The S-matrix and graviton self-energy in quantum Yang-Mills gravity

TL;DR

This paper investigates the properties of the S-matrix and graviton self-energy at one-loop level within quantum Yang-Mills gravity, demonstrating gauge invariance and calculating divergences using dimensional regularization.

Contribution

It introduces FDM ghosts to preserve unitarity and gauge invariance in quantum Yang-Mills gravity and explicitly computes the graviton self-energy divergences.

Findings

Unitarity and gauge invariance maintained by FDM ghosts.

Explicit calculation of graviton self-energy divergences.

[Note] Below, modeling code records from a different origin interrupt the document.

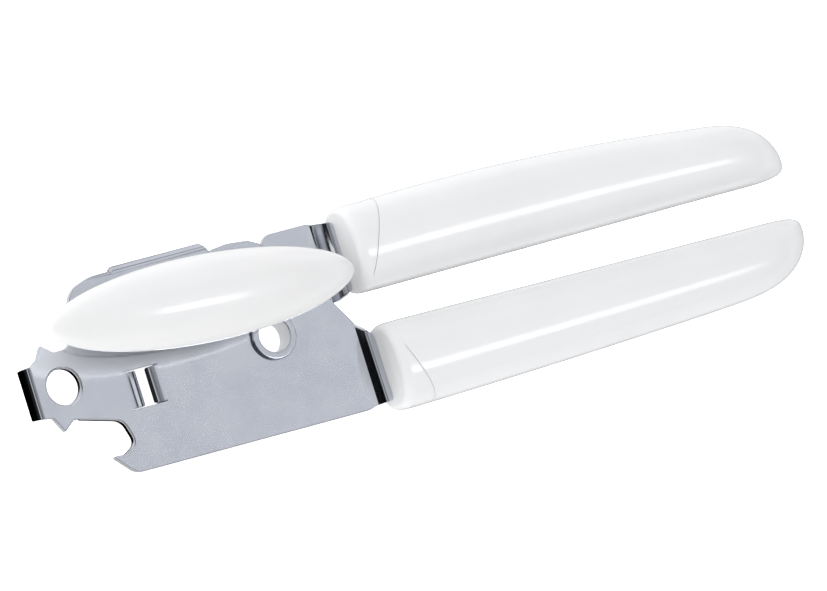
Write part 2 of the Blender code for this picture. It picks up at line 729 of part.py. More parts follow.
def knob_base(parts, cutters, parent, plastic):
    bore = circle(0, 0, SHAFT_RADIUS + GAP)
    loops = [ellipse(KNOB_FLOOR_LENGTH, KNOB_FLOOR_WIDTH), bore]
    base = flat_piece("knob_base", loops, KNOB_FLOOR_BOTTOM, KNOB_FLOOR_TOP, parts, parent)
    neck_loops = [circle(0, 0, KNOB_NECK_RADIUS), bore]
    neck_top = KNOB_FLOOR_BOTTOM + KNOB_FLOOR_THICKNESS / 2
    neck = flat_piece("knob_neck", neck_loops, KNOB_NECK_BOTTOM, neck_top, cutters, parent)
    boolean(base, hide_cutter(neck), "UNION")
    return dress(base, plastic)


def knob_key(parts, parent, steel):
    half = SHAFT_SQUARE / 2 + GAP
    square = [(-half, -half), (half, -half), (half, half), (-half, half)]
    x, y = KNOB_KEY_LENGTH / 2, KNOB_KEY_WIDTH / 2
    bar = rounded([(-x, -y, y * 0.8), (x, -y, y * 0.8), (x, y, y * 0.8), (-x, y, y * 0.8)])
    key = flat_piece("knob_key", [bar, square], KNOB_KEY_BOTTOM, KNOB_KEY_TOP, parts, parent)
    return dress(key, steel)


def feed_washer(parts, parent, steel):
    bore = SHAFT_RADIUS + GAP
    low = FEED_WASHER_TOP - FEED_WASHER_THICKNESS
    washer = ring("feed_washer", bore, FEED_WASHER_RADIUS, low, FEED_WASHER_TOP, parts, parent)
    return dress(washer, steel)


def toothed_outline():
    """Pointed teeth with narrow flats: root, crest, crest, root for each tooth."""
    root = FEED_RADIUS - FEED_TOOTH_DEPTH
    marks = ((0.0, root), (0.38, FEED_RADIUS), (0.56, FEED_RADIUS), (0.94, root))
    pitch = 2 * math.pi / FEED_TEETH
    points = []
    for tooth in range(FEED_TEETH):
        for share, radius in marks:
            angle = pitch * (tooth + share)
            points.append((radius * math.cos(angle), radius * math.sin(angle)))
    return points


def feed_wheel(parts, parent, steel):
    loops = [toothed_outline(), circle(0, 0, SHAFT_RADIUS + GAP)]
    wheel = flat_piece("feed_wheel", loops, FEED_BOTTOM, FEED_TOP, parts, parent)
    return dress(wheel, steel, math.radians(15))


def feed_nut(parts, parent, steel):
    corner = FEED_NUT_WIDTH / math.sqrt(3)
    loops = [circle(0, 0, corner, 6), circle(0, 0, SHAFT_RADIUS + GAP, 32)]
    low = FEED_NUT_TOP - FEED_NUT_THICKNESS
    nut = flat_piece("feed_nut", loops, low, FEED_NUT_TOP, parts, parent)
    return dress(nut, steel)


# ---------------------------------------------------------------- cutter
def cutter_stud(parts, parent, steel):
    radius = CUTTER_STUD_RADIUS
    head = CUTTER_HEAD_RADIUS
    profile = [
        (0, ARM_TOP),
        (radius, ARM_TOP),
        (radius, CUTTER_HEAD_TOP),
        (head, CUTTER_HEAD_TOP),
        (head, CUTTER_HEAD_TOP - CUTTER_HEAD_THICKNESS / 2),
        (head * 0.8, CUTTER_HEAD_BOTTOM),
        (0, CUTTER_HEAD_BOTTOM),
    ]
    stud = turned("cutter_stud", profile, parts, parent)
    stud.location = (CUTTER_X, CUTTER_Y, 0)
    return dress(stud, steel)


def cutter_spacer(parts, parent, steel):
    bore = CUTTER_STUD_RADIUS + GAP
    high = ARM_BOTTOM - GAP
    spacer = ring("cutter_spacer", bore, CUTTER_SPACER_RADIUS, CUTTER_TOP + GAP, high, parts, parent)
    spacer.location = (CUTTER_X, CUTTER_Y, 0)
    return dress(spacer, steel)


def cutter_wheel(parts, parent, steel):
    """Disc whose lower side is bevelled to a thin edge at its top side."""
    bore = CUTTER_STUD_RADIUS + GAP
    edge = 0.0002
    profile = [
        (bore, CUTTER_TOP),
        (CUTTER_RADIUS, CUTTER_TOP),
        (CUTTER_RADIUS, CUTTER_TOP - edge),
        (CUTTER_RADIUS - 0.0026, CUTTER_BOTTOM),
        (bore, CUTTER_BOTTOM),
    ]
    return dress(turned("cutter_wheel", profile, parts, parent, 48), steel)


def cutter_washer(parts, parent, steel):
    bore = CUTTER_STUD_RADIUS + GAP
    low = CUTTER_WASHER_TOP - CUTTER_WASHER_THICKNESS
    washer = ring("cutter_washer", bore, CUTTER_HEAD_RADIUS, low, CUTTER_WASHER_TOP, parts, parent)
    washer.location = (CUTTER_X, CUTTER_Y, 0)
    return dress(washer, steel)


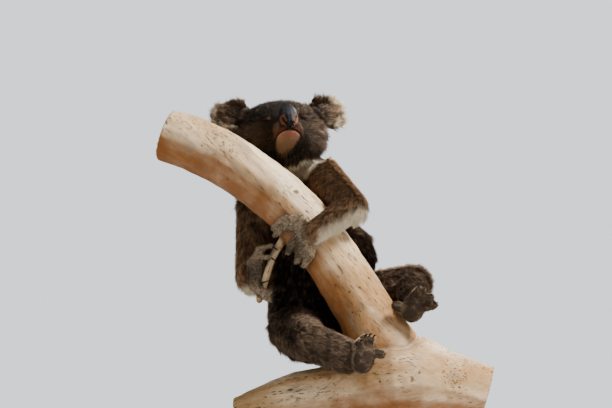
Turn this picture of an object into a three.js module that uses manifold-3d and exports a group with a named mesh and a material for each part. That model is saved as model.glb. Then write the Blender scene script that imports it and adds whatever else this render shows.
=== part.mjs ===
// A koala resting in the fork of a gum tree, life size, on a plain display stand.
// Millimetres, +Z up. The origin is on the floor, under the middle of the stand's base.
// The koala faces -Y. "Left" and "right" are the koala's own, so its left side is towards +X.
import * as THREE from "three";
import { mergeVertices } from "three/addons/utils/BufferGeometryUtils.js";
import Module from "manifold-3d";

const wasm = await Module();
wasm.setup();

// ---- Driving dimensions ----
const gap = 0.35; // between solids that touch
const at = (x, y, z) => new THREE.Vector3(x, y, z);

const base = { radius: 190, thickness: 26, chamfer: 4, sides: 40 };
const rod = { radius: 11, collarRadius: 24, collarHeight: 10, sides: 16 };
const rodShares = { stand_rod_left: 0.3, stand_rod_right: 0.72 }; // how far along the limb each rod stands

const branch = { radii: [56, 57, 56, 56, 57, 58, 58], rings: 13, swell: 1.22 };
const limb = { radii: [54, 58, 64, 74, 71, 68], rings: 12, swell: 1.35 };
const fork = { blend: 90, sides: 18, spots: 50 }; // how softly the branch runs into the limb, and how finely
const twig = { radii: [11.5, 9.5, 8], sides: 8, rings: 4 };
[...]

Divergence structure similar to quantum electrodynamics.

Abstract

The S-matrix, its unitarity and the graviton self-energy at the one-loop level are discussed on the basis of quantum Yang-Mills gravity with the translational gauge symmetry in flat space-time. The unitarity and gauge invariance of the S-matrix in a class of gauge conditions is preserved by massless ghost vector particles, called `Feynman-DeWitt-Mandelstam' (FDM) ghosts, in quantum Yang-Mills gravity. Using dimensional regularization, the graviton self-energy are explicitly calculated with a general gauge condition. The resultant divergence of graviton self-energy at the one-loop level resembles to that in quantum electrodynamics.